今日のみことば「神はヤコブに仰せられた。「立ってベテルに上り、そこに住みなさい。そしてそこに、あなたが兄エサウからのがれていたとき、あなたに現われた神のために祭壇を築きなさい。」」 (1)

 エサウとの和解の後、ヤコブの人生は好転するかに見えたが、シェケムでの事件は悲しみと復讐の連鎖への恐れとで、いっきに先が見えない状況となってしまった。
 そのようなヤコブに対して、神はべテルに上っていくように示されました(1)。兄エサウの住むセイルでもなければ、シェケムでもなく、べテルへと導いて、そこで「あなたに現れた神のために祭壇を築きなさい。」と言われました。
 べテルはかつてヤコブが兄エサウの怒りを逃れるために、一人旅立ち、その旅路の中、孤独に石を枕にして寝るしかなかったヤコブに、神の臨在と旅の守りを約束された、言えばまさにヤコブが神と出会い、信仰を持った原点の場所でありました。
 ヤコブはシェケムの事件以降、無気力になっていたかもしれない。そのようなヤコブは「私の苦難の日に私に答え、私の歩いた道に、いつも私とともにおられた神に祭壇を築こう。」(3)と言い、さまざまな異国の神々を捨て、奮い立って出かけていきました。
 時として迷い、悩み、どうしたら良いか導きを人は必要とする時がある。ヤコブもさまざまな異国の神々にも触れて、頼ってしまっていた弱さもあったことが分かる。でも、ヤコブにはっきりと語られ、導こうとされている神の存在を思い出し、再び、信仰の原点であるべテルへと向かったのでした。
 あなたの信仰の原点はいつ、どこからだったのでしょうか?主の導きを絶えず求めていく者とならせて頂きたいと思います。

主題<シェケムでの事件から考えること>

聖書箇所 創世記 34章    (2012年 3月24日)

今日のみことば「ただ次の条件であなたがたに同意しましょう。それは、あなたがたの男子がみな、割礼を受けて、私たちと同じようになることです。」(15)

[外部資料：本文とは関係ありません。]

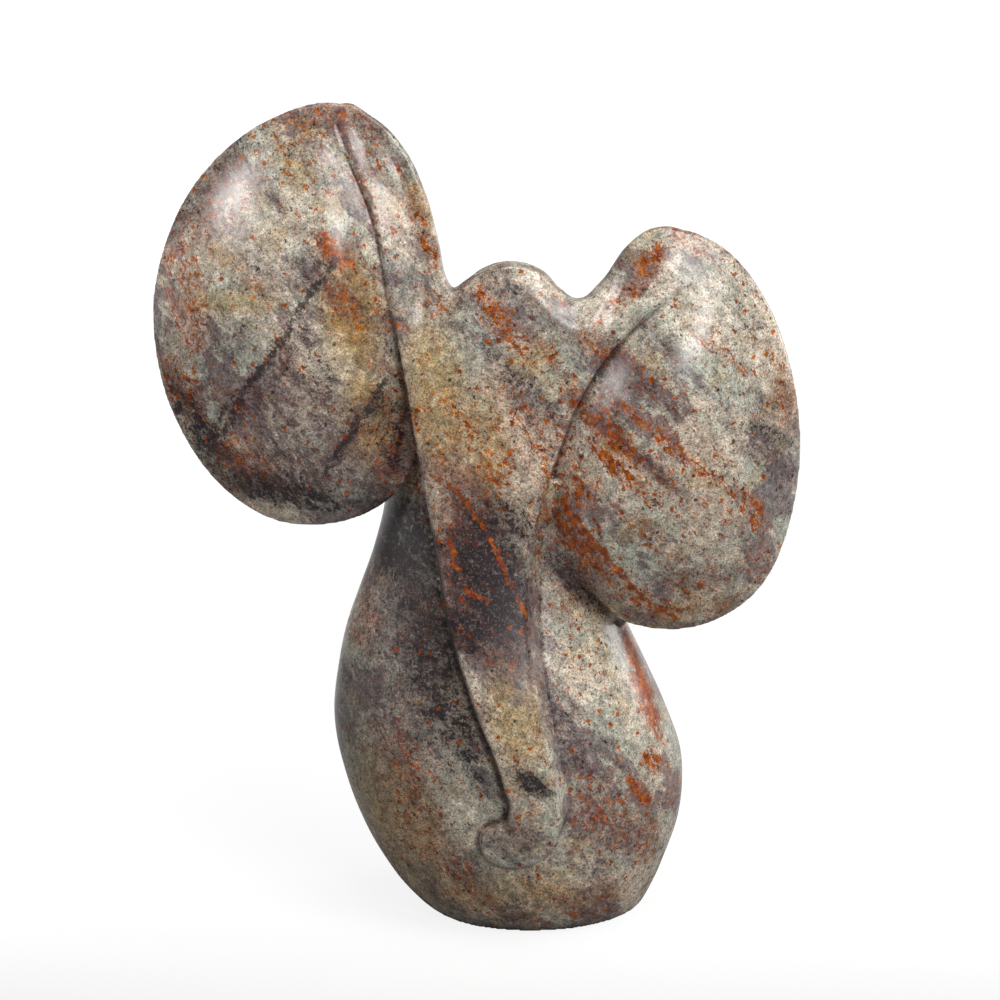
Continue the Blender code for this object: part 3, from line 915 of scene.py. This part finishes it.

 エサウと和解したヤコブはエサウの住むセイルの地へと行かず、シェケムへ向かった。このシェケムの地でヤコブの娘ディナが辱められるという事件が起こった。シェケムのハモルとの話し合いで一端は平和的解決を見たように思うが、ディナの兄たちによる復讐の策略が背後に隠され、さらなる悲劇が続いた。
 この一連の事件の中で、一つは割礼を施すことを求めたことであるが、割礼の意味を語ることなく、ただ割礼を受けるように勧めているところに、信仰なき信仰となり、形骸化してしまっていたのではないかということが問われるように思われる。単に、割礼を施すことが一つの民となるという言い方は、以外にも私たちが形式、形だけが先にいって、信仰が問われないならば問題である。
 もう一つは復讐ということである。割礼を施したヒビ人を襲撃し、報復したことが、ヤコブの本意ではなかったが、したことに対しての責任を取るということよりも、さらなる復讐を恐れ、悔い改める姿勢がヤコブに見られなかったことは残念なことであったと思う。復讐に続く、復讐への恐れ、この連鎖は今の時代にも通じている。復讐から解決を見出すことは決してできないことを思わされるのである。
 繰り返される悲劇が続かないように、執成しの必要を覚え、悔い改め、赦すということができるための備えのために祈らなくてはならない。